À certaines heures de la journée, la ville s’anime. Les ouvriers, qui entrent dans les manufactures ou qui en sortent, remplissent les rues par milliers, ou bien c’est le moment où la bourse s’ouvre, et l’on y voit affluer les chefs de cette immense population de travailleurs ; mais, même dans les momens où les hommes donnent une libre carrière à leurs sentimens, le caractère sérieux et anguleux de Manchester ne perd rien de la raideur que lui communiquent les préoccupations trop exclusives de l’industrie.

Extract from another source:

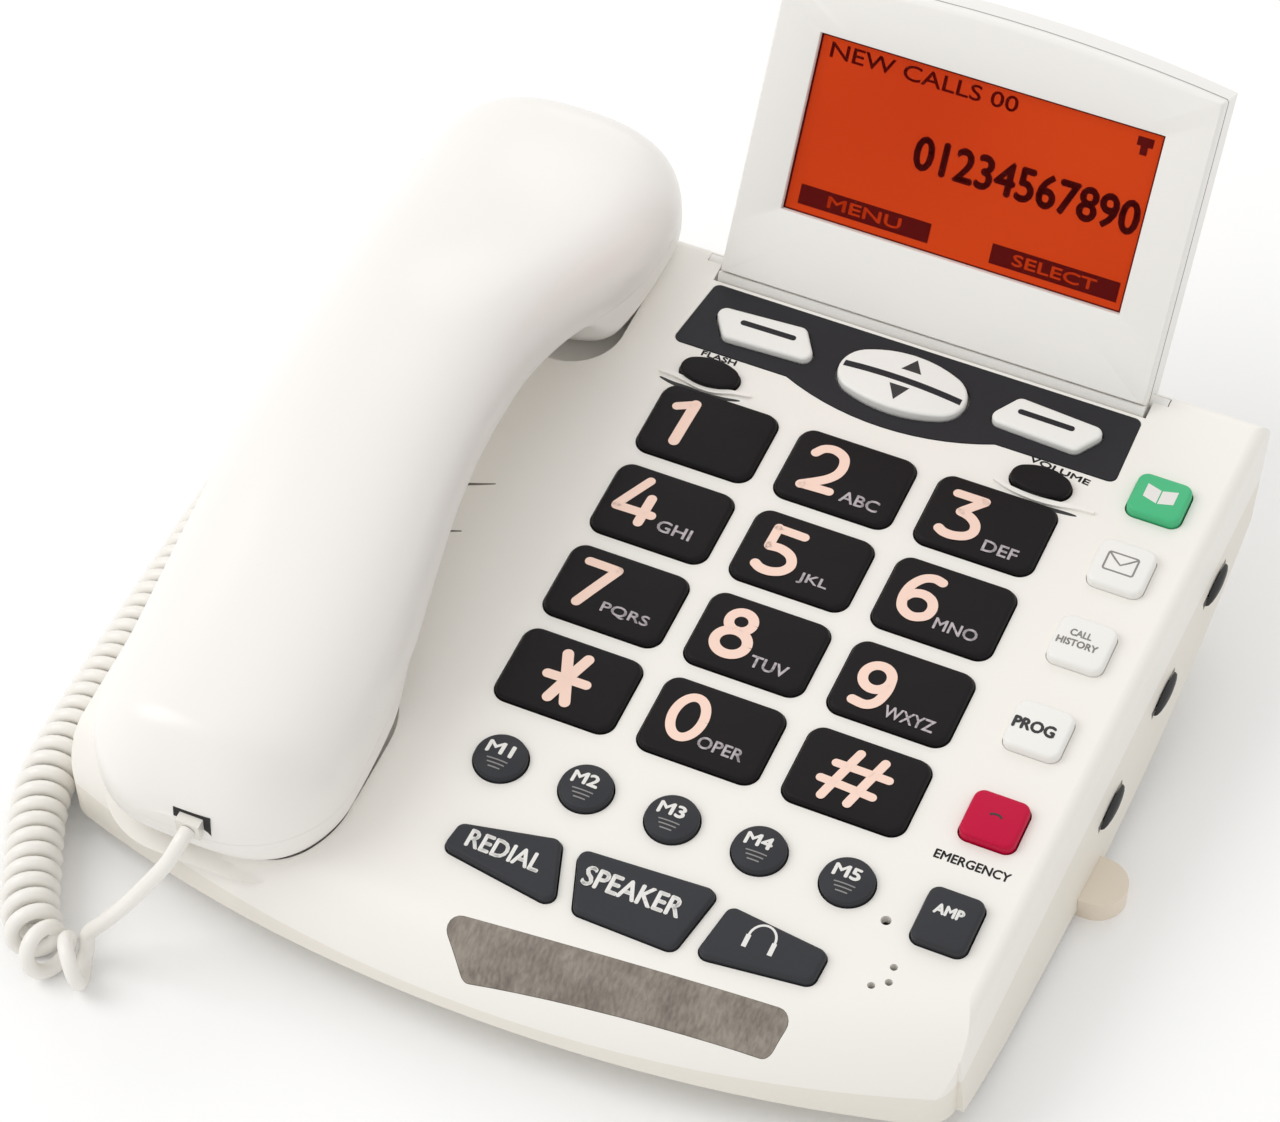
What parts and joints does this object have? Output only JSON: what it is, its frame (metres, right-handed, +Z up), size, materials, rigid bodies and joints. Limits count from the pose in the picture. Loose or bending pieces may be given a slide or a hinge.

Le docteur Taylor, qui a visité le Lancashire pendant la crise commerciale de 1841, et qui est un peintre un peu optimiste, quoique généralement exact, décrit, dans les termes suivans, les impressions que lui a laissées Manchester[1] : « C’est une ville d’affaires, où la recherche du plaisir est inconnue et où les amusemens sont à peine comptés pour une considération secondaire. Chaque personne que vous rencontrez dans la rue a l’air préoccupé et la démarche précipitée. On ne voit que très peu de voitures particulières ; il n’existe qu’une seule rue qui soit bordée de riches boutiques, encore est-elle d’une date récente. Parmi quelques bâtimens d’un style monumental,

  1. Notes of a tour in the manufacturing districts of Lancashire.